Moulton testified during the hearing that four other former research chinchilla suppliers have retired or let their licenses lapse, leaving him as the sole research supplier.

But Rhyner challenged that. “There [are] currently 85 facilities licensed with [USDA] that report chinchillas on their inventory. So there are potential sources within the U.S. that research community could pursue.”

At least one group is already doing so. Scientists at the veterinary school at the University of Wisconsin, Madison, published a paper last month in the Journal of the American Association for Laboratory Animal Science using animals from a small Illinois pet supplier. It is not clear whether such operations can supply research needs going forward. In 2019, U.S. researchers used 1250 chinchillas, according to USDA data.  

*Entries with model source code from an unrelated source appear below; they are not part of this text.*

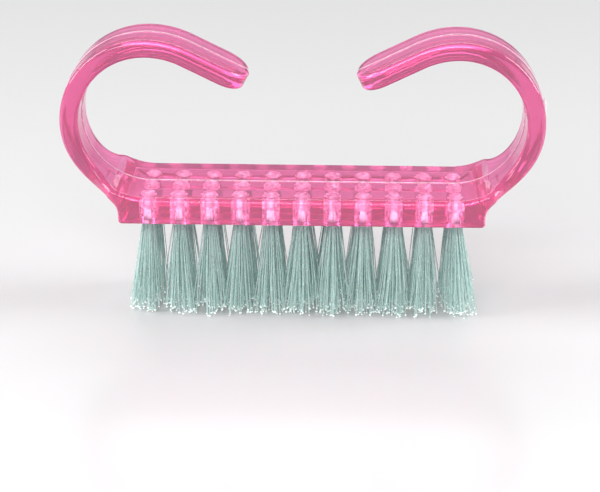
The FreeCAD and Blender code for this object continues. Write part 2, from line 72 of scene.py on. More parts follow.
@dataclass
class TreeWriter:
    """Adds nodes to a tree and joins them, so a tree reads from top to bottom."""

    tree: bpy.types.NodeTree
    column: int = 0

    def add(self, kind: str, **settings: Any) -> bpy.types.Node:
        """Add one node.

        Args:
            kind: The node's type name.
            **settings: Properties set on the node before its sockets are used.

        Returns:
            The new node.
        """
        node = self.tree.nodes.new(kind)
        for name, value in settings.items():
            setattr(node, name, value)
        node.location = (self.column * 190, -(self.column % 4) * 160)
        self.column += 1
        return node

    def put(self, socket: bpy.types.NodeSocket, value: Any) -> None:
        """Give a socket a link or a plain value.

        Args:
            socket: The input socket to fill.
            value: An output socket to link from, or a plain value.
        """
        if isinstance(value, bpy.types.NodeSocket):
            self.tree.links.new(value, socket)
        else:
            socket.default_value = value

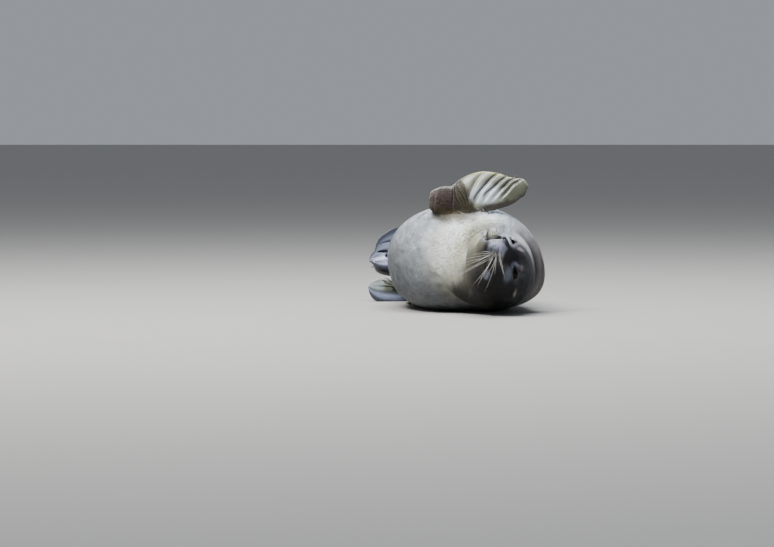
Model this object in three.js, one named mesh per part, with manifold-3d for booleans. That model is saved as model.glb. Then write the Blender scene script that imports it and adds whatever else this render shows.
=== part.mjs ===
// Harbor seal pup lying on its left side, head turned up, right foreflipper raised.
// Millimetres, +Z up.  Shapes are worked out in a working frame: X to the animal's back,
// Y towards its tail, Z up, floor at Z = 0; the finished group is moved to its base centre.

import * as THREE from 'three';
import Module from 'manifold-3d';

const wasm = await Module();
wasm.setup();

// ---------------------------------------------------------------- driving sizes
const GAP = 0.3;                 // width of the cuts that part the named pieces
const RING = 36;                 // vertices round the body
const HEAD_ROWS = 30;            // rings from the nose to the nape
const BLADE_RING = 20;           // vertices round a flipper, one for each digit and web
const POLE_DEPTH = 16;           // the first ray starts this far behind the nose tip
const RAY_REACH = 190;           // no part of the body is further than this from the spine
const TAIL_END = 790;            // length of the spine, nose to tail tip
const CUT_NAPE = 134;            // where head and neck part
const CUT_SHOULDER = 236;        // where neck and trunk part
const CUT_LOIN = 480;            // where trunk and hindquarters part
const CUT_TAIL = 700;            // where hindquarters and tail part

const NOSE = new THREE.Vector3(61.7, -120, 140.7);       // tip of the nose
const HEAD_FORWARD = new THREE.Vector3(0.08, -0.84, 0.535).normalize();
const HEAD_UP_HINT = new THREE.Vector3(1, 0.09, 0);

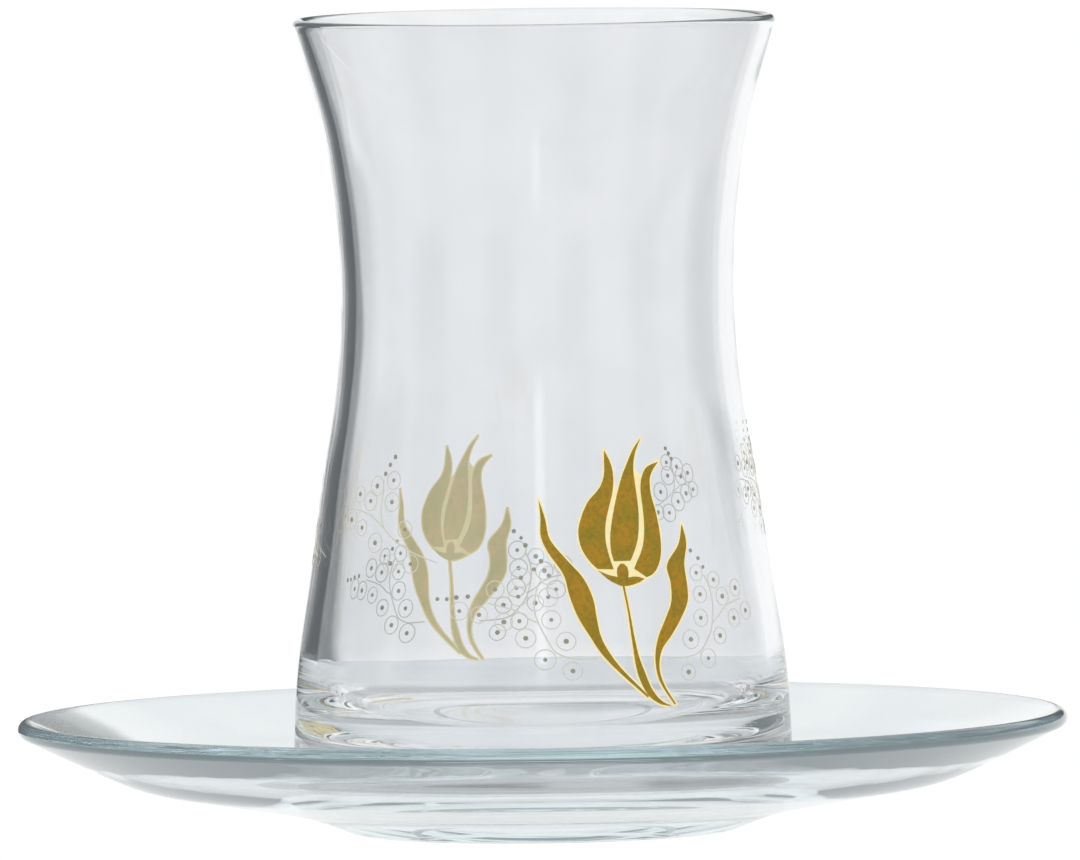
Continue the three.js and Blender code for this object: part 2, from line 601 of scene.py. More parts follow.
def volume_of(piece):
    """Cubic millimetres inside a closed mesh."""
    mesh = piece.data
    mesh.calc_loop_triangles()
    corners = np.empty(len(mesh.vertices) * 3)
    mesh.vertices.foreach_get("co", corners)
    corners = corners.reshape(-1, 3)
    triangles = np.empty(len(mesh.loop_triangles) * 3, dtype=int)
    mesh.loop_triangles.foreach_get("vertices", triangles)
    a, b, c = (corners[triangles.reshape(-1, 3)[:, k]] for k in range(3))
    return float(np.sum(a * np.cross(b, c)) / 6 / MM**3)


for piece in (saucer, glass):
    print(piece.name, "holds", round(volume_of(piece) / 1000, 2), "cubic centimetres of glass")

# %% [markdown]
# ## The print, drawn flat
# The pattern is drawn on an unrolled wall, in millimetres: u runs round the glass and h upwards
# from its underside. A petal or a leaf is a strip between a left and a right edge, each a smooth
# curve through a few points, and a stem is a strip along a single curve, whose width may change
# from point to point. The gaps between the petals are listed too, because they are printed pale.

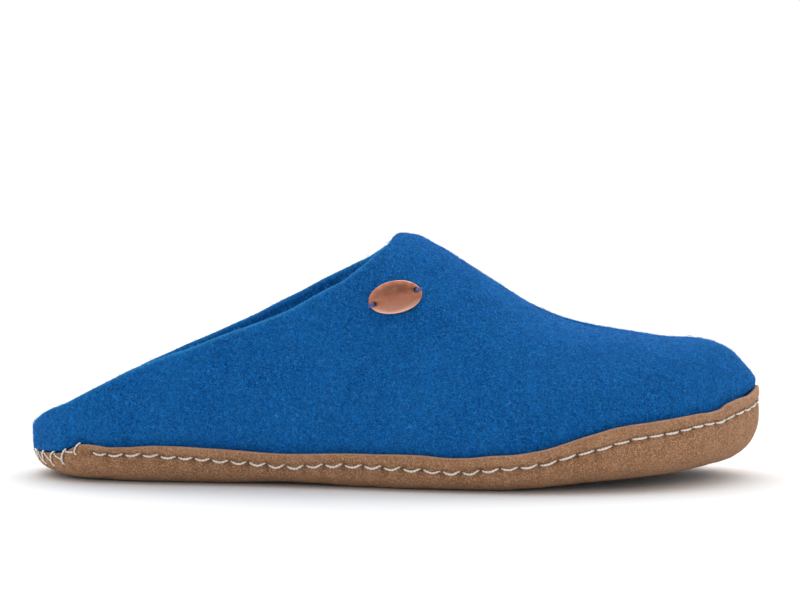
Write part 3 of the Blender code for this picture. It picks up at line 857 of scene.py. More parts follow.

“Sourcing chinchillas has become increasingly challenging,” says Christoph Mans, a veterinarian who was the senior author on the paper, a study of drug safety aimed at benefiting pet chinchillas. Increased demand for the animals as pets during the pandemic is one reason, Mans says, “which might be further impacted by shutting down breeding facilities.”

Under the AWA, USDA regulates some 10,750 entities that house, breed, exhibit, sell, or transport animals for research and other purposes, generally revoking or suspending a handful of licenses each year. The last time it revoked a license from a research-related facility was in 2016, when antibody supplier Santa Cruz Biotechnology lost its license for animal welfare violations, including hiding a barn of 841 goats from inspectors. It also paid a historic, $3.5 million fine.

Earlier this year, Moulton was also the subject of a criminal investigation under Minnesota’s animal cruelty law, but the county’s attorneys decided to leave the matter with USDA. Russ Mead, an animal law attorney at Lewis & Clark Law School, deplored the 8-year history of AWA violations at MCR. “It took 213 violations of the [AWA] to bring about this license revocation. The system is broken,” he said.